* [Prompt]: Check each line of the data below for the word "True", then extract the ones that have it.

-- Start --

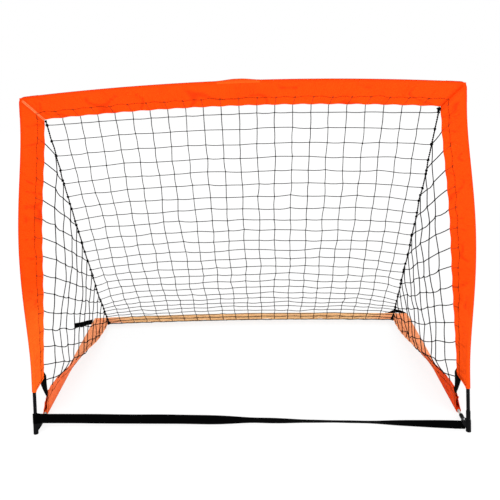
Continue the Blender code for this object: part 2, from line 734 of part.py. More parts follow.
def make_net(name, columns, rows, first_row, place, body):
    """A net of square strands, from a grid of faces."""
    bm = bmesh.new()
    shares = [first_row + (1 - first_row) * j / rows for j in range(rows + 1)]
    grid = [[bm.verts.new(place(i / columns, share)) for i in range(columns + 1)] for share in shares]
    for upper, lower in zip(grid, grid[1:]):
        for i in range(columns):
            bm.faces.new((upper[i], upper[i + 1], lower[i + 1], lower[i]))
    net = object_from(name, bm)
    strands = net.modifiers.new("strands", "WIREFRAME")
    strands.thickness = STRAND
    strands.use_even_offset = False
    strands.use_boundary = True
    strands.use_replace = True
    finish(net, BLACK_NET, BODIES[body])
    net.data.shade_flat()


def make_nets():
    """The back net in two halves, the side nets, and the cords along the edges between them."""
    for side, word in SIDES.items():
        make_net(
            f"back_net_{word}",
            NET_COLUMNS,
            NET_ROWS,
            0.0,
            lambda column, row, s=side: back_net_point(s, column, row),
            f"crossbar_{word}",
        )
        make_net(
            f"side_net_{word}",
            SIDE_COLUMNS,
            SIDE_ROWS,
            SIDE_TOP,
            lambda column, row, s=side: side_net_point(s, column, row),
            f"post_{word}",
        )
        steps = 16
        points = [cord_point(side, i / steps) for i in range(steps + 1)]
        cord = tube(f"net_edge_cord_{word}", points, CORD_RADIUS, resolution=2)
        finish(cord, BLACK_NET, BODIES[f"post_{word}"])


# Webbing

def strap_end(side):
    """The loop at the left end of the ground strap, from its sewn tail round the boot to its run: a path."""
    radius = BOOT_NECK_RADIUS + FIT + WEBBING / 2
    middle = STRAP_LOW + STRAP_WIDTH / 2
    along = FRONT.matrix.to_3x3() @ Vector((0, 1, 0))
    across, apart = side * HALF_WIDTH, WEBBING / 2 + FIT

    def at(inward, out, face):
        point = FRONT.point(across - side * inward, middle, out)
        return point, along, FRONT.matrix.to_3x3() @ Vector((-side * face[0], 0.0, face[1]))

    path = [at(inward, -apart, (0.0, 1.0)) for inward in (STRAP_TAIL, STRAP_TAIL / 2)]
    turns = 14
    lead = math.radians(35)
    for i in range(turns + 1):
        angle = -lead - (2 * math.pi - 2 * lead) * i / turns
        face = (-math.cos(angle), -math.sin(angle))
        path.append(at(radius * math.cos(angle), radius * math.sin(angle), face))
    path.append(at(STRAP_TAIL / 2, apart, (0.0, -1.0)))
    return path


def make_ground_strap():
    """Flat webbing from foot to foot: looped round the left boot, and fixed behind the right one's shoulder."""
    left = strap_end(LEFT)
    along = FRONT.matrix.to_3x3() @ Vector((0, 1, 0))
    face = FRONT.matrix.to_3x3() @ Vector((0, 0, -1))
    behind = -SHOULDER_HALF - FIT - WEBBING / 2
    low = (STRAP_RIGHT_HEIGHT - FRONT.point(0, 0, behind).z) / math.cos(LEAN_ANGLE)
    end = FRONT.point(HALF_WIDTH - STRAP_RIGHT_END, low, behind)
    steps = 24
    run = []
    for i in range(steps + 1):
        share = i / steps
        point = left[-1][0].lerp(end, share)
        point += along * ((end - left[-1][0]).dot(along) * (share ** STRAP_FALL - share))
        point.z -= STRAP_DIP * math.sin(math.pi * share)
        angle = math.radians(STRAP_FLAT) * smoothstep(0.25, 0.60, share) * (1 - smoothstep(0.72, 0.98, share))
        turn = Matrix.Rotation(angle, 3, "X")
        run.append((point, turn @ along, turn @ face))
    path = [*left[:-1], *run]
    finish(ribbon("ground_strap", path, STRAP_WIDTH / 2, WEBBING / 2), BLACK_WEBBING, BODIES["post_left"])


def make_link_tab(side, word):
    """Webbing that joins the foot of the post sleeve's inner edge to the front of the base sleeve's."""
    inner = SLEEVE_WIDTH - FIT
    tops, lows = (inner - TAB_WIDTH / POST_TAPER, inner), (inner - TAB_WIDTH, inner)
    below = FRONT.matrix.to_3x3() @ Vector((0.0, -TAB_GAP, 0.0))
    before = Vector((0.0, -TAB_GAP, 0.0))
    top_outer, top_inner = (side_sleeve_point(FRONT, side, 0.0, i, 0.0) + below for i in tops)
    low_outer, low_inner = (side_sleeve_point(BASE, side, 0.0, i, 0.0) + before for i in lows)
    rise = top_inner - low_inner
    rings = []
    steps = 5
    for i in range(steps + 1):
        share = i / steps
        outer = top_outer.lerp(low_outer, share)
        inner = top_inner.lerp(low_inner, share)
        face = (inner - outer).cross(rise).normalized() * (WEBBING / 2)
        rings.append([outer - face, inner - face, inner + face, outer + face])
    finish(loft(f"link_tab_{word}", rings), BLACK_WEBBING, BODIES[f"base_{word}"])


def make_ties():
    """The straps that bind the folded goal: the left one stands open on edge, the right one is folded behind."""
    height = TIE_HEIGHT + TIE_WIDTH / 2
    edge = HALF_WIDTH + TIE_SEAT
    way = Vector((-1, -TIE_SLANT, 0)).normalized()
    steps = 4
    path = []
    for i in range(steps + 1):
        start = Vector((-edge, HUB_Y + DEPTH - TIE_SETBACK, height))
        path.append((start + way * (TIE_LENGTH * i / steps), Vector((0, 0, 1)), way.cross(Vector((0, 0, 1)))))
    tie = ribbon("rear_tie_left", path, TIE_WIDTH / 2, WEBBING / 2)
    finish(tie, BLACK_WEBBING, BODIES["base_left"])

    rings = 10
    path = []
    for i in range(rings + 1):
        share = i / rings
        across = HALF_WIDTH + 0.002 - FOLDED_TIE_REACH * share
        bulge = math.sin(math.pi * min(share * 1.15, 1.0))
        behind = BASE.bar_along(across) + SLEEVE_END_RADIUS + FIT * 2 + WEBBING / 2
        height = TIE_HEIGHT + TIE_WIDTH * 0.3 + FOLDED_TIE_RISE * bulge
        point = Vector((across, HUB_Y + behind + FOLDED_TIE_RISE * bulge, height))
        path.append((point, Vector((0, 0.25 * bulge, 1)), Vector((0, 1, -0.25 * bulge))))
    tie = ribbon("rear_tie_right", path, TIE_WIDTH * 0.3, WEBBING / 2)
    finish(tie, BLACK_WEBBING, BODIES["base_right"])


def main():
    """Makes every piece of the goal."""
    make_rods()
    make_hinges()
    for side, word in SIDES.items():
        make_foot(side, word)
        make_leg(side, word)
        make_fork(side, word)
        make_link_tab(side, word)
    make_sleeves()
    make_nets()
    make_ground_strap()
    make_ties()


main()
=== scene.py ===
"""Dresses the folding soccer goal with its cloth sleeves, knotted net, cords and webbing.

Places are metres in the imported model's frame, +Z up, with the mouth of the goal facing -Y. Two
flat frames carry the goal: the base lies on the ground, and the front frame leans back from the
two front hubs. A place on a frame is (across, along, out): across the goal, along the side rods
from the hubs, and out of the frame, which is up for the base and forward for the front.
"""

from __future__ import annotations

import logging
import math
import random
from dataclasses import dataclass, field
from enum import Enum
from typing import Sequence

import bmesh
import bpy
from mathutils import Matrix, Vector, noise


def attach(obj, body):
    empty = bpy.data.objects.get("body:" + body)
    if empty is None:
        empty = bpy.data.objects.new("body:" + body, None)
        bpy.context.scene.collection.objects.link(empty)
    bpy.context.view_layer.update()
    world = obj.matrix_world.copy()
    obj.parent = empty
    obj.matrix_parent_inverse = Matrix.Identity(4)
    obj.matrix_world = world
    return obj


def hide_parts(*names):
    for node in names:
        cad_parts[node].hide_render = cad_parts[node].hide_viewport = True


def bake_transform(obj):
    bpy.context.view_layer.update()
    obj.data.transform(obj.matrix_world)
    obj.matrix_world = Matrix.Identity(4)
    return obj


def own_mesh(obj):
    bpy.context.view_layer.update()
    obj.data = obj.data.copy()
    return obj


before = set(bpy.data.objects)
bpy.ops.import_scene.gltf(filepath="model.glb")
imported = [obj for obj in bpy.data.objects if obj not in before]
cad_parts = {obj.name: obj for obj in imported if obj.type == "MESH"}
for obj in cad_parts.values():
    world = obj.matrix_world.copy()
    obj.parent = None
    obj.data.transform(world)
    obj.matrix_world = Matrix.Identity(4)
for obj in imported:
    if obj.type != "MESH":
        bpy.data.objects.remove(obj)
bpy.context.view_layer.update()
LOG = logging.getLogger("folding_goal")

Socket = bpy.types.NodeSocket
Line = Sequence[Vector]
Station = tuple[Vector, Vector, Vector]  # a point of webbing, its width direction and its face's

# Sizes shared by several sub-assemblies
HALF_WIDTH = 0.600  # centre plane to the axis of each side's rods
DEPTH = 0.760  # hub hinges to the axis of the rear rods, at the corners
POST_HEIGHT = 0.930  # ground to the axis of the crossbar rods, at the corners
LEAN_ANGLE = math.radians(9.0)
BAR_BOW = 0.025
POST_BOW = 0.020
BOW_START = 0.140
BOW_STOP = 0.066
ROD_HEIGHT = 0.0072
PIVOT_HEIGHT = 0.022
POST_SETBACK = 0.014
BOOT_RADIUS = 0.007
BOOT_NECK_RADIUS = 0.006
CORNER_INSET = 0.0066
SLEEVE_WIDTH = 0.062  # rod axis to the cloth's inner edge
SLEEVE_CENTRE_RADIUS = 0.0145
CLOTH_WALL = 0.0005
FIT = 0.0003
BOOT_REACH = (POST_SETBACK + BOOT_RADIUS) / math.cos(LEAN_ANGLE)
FRONT_REACH = BOOT_REACH + PIVOT_HEIGHT * math.tan(LEAN_ANGLE)
HUB_Y = (FRONT_REACH - DEPTH - BAR_BOW - SLEEVE_CENTRE_RADIUS) / 2
HUB = Vector((0.0, HUB_Y, PIVOT_HEIGHT))
POST_RISE = POST_HEIGHT - PIVOT_HEIGHT - POST_SETBACK * math.sin(LEAN_ANGLE)
POST_ALONG = POST_RISE / math.cos(LEAN_ANGLE)
NET_COLUMNS = 11  # cells across each half of the back net
NET_ROWS = 24.7  # cells down the back net; the first is cut short by the crossbar's cloth
SIDE_COLUMNS = 13
SIDE_ROWS = 15.4
GROUND_GAP = 0.0026  # the least height of a strand's axis
NO_STRAND = 0.5  # cloth at this place in the net's pitch shows no strand through it


class Side(Enum):
    """The two sides of the goal, seen from the front."""

    LEFT = -1
    RIGHT = 1

    @property
    def word(self) -> str:
        """The side's name in a node or body."""
        return self.name.lower()


class Rail(Enum):
    """Which rods of a flat frame a piece follows."""

    UPRIGHT = "side rods"
    BAR = "bar"


class Slot(Enum):
    """The record's material slots for the soft pieces."""

    CLOTH = "orange_cloth"
    NET = "black_net"
    WEBBING = "black_webbing"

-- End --

* [Result]:
    strands.use_boundary = True
    strands.use_replace = True
        cad_parts[node].hide_render = cad_parts[node].hide_viewport = True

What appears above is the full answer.